The music of “Night Passage” is rapt and luminous. Moran is one of the most distinctive, enthusiastic and radiant voices in American opera today and, shamefully, one of its best-kept secrets. He writes in a wondrously lyric style that is a kind of ecstatic cross of Handel, Richard Strauss and Philip Glass. Melodies never seem to end; the vocal writing is seductive; instrumental textures are gorgeous. But Moran may also be his own worst enemy in a work like “Night Passage,” which seems almost predestined to fail.

The opera uses nearly two dozen members of the chorus as soloists or members of various small ensembles, such as sailors or workmen. The main soloists were crudely overmiked, emphasizing vocal struggle--the raw material that conductor Jon Bailey miraculously turns into something smooth and surging in the choral passages. Without support of other singers, these individual characters sounded like lost souls in more ways than dramatically useful.

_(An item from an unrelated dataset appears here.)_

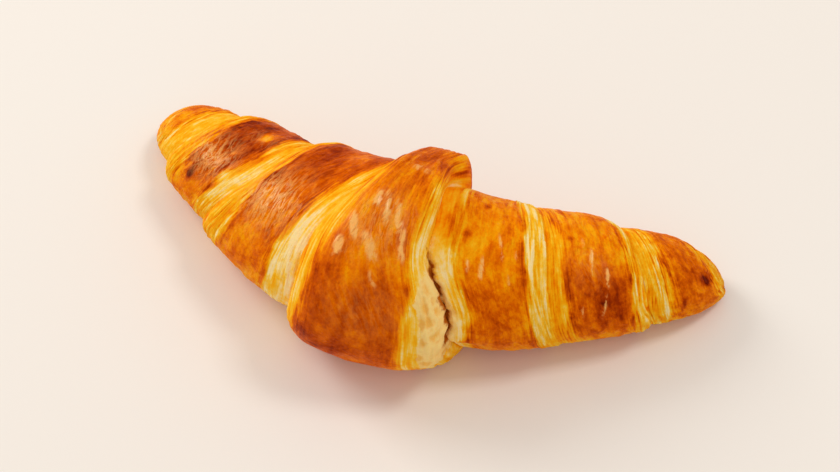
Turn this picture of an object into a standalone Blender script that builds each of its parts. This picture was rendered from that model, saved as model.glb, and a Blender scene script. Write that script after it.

A clever set by Charles D. Tomlinson that transformed bleachers into boat and eager if fussy direction by Robert Robinson spoke more of specifics than universals and tended toward the sentimental. A small instrumental ensemble in the pit was musically buried, to the work’s detriment (and not even acknowledged in the program).

The evening’s overriding theme was Wilde. In the first half, the British actress Jane Carr engagingly narrated “The Happy Prince” with trite, narrative-halting choral episodes by Scott Henderson. Three cute, camp songs were also sung from a forgotten 1960 off-Broadway musical, “Ernest in Love.” In both instances, the chorus was much better than the music, the men in massed voice sounding secure and spirited.

But Wilde can be more deeply served than with slight entertainment. A double bill of Frederic Rzewski’s chilling “De Profundis” for speaking pianist and the Moran opera sung without staging could make for a bold and powerful evening.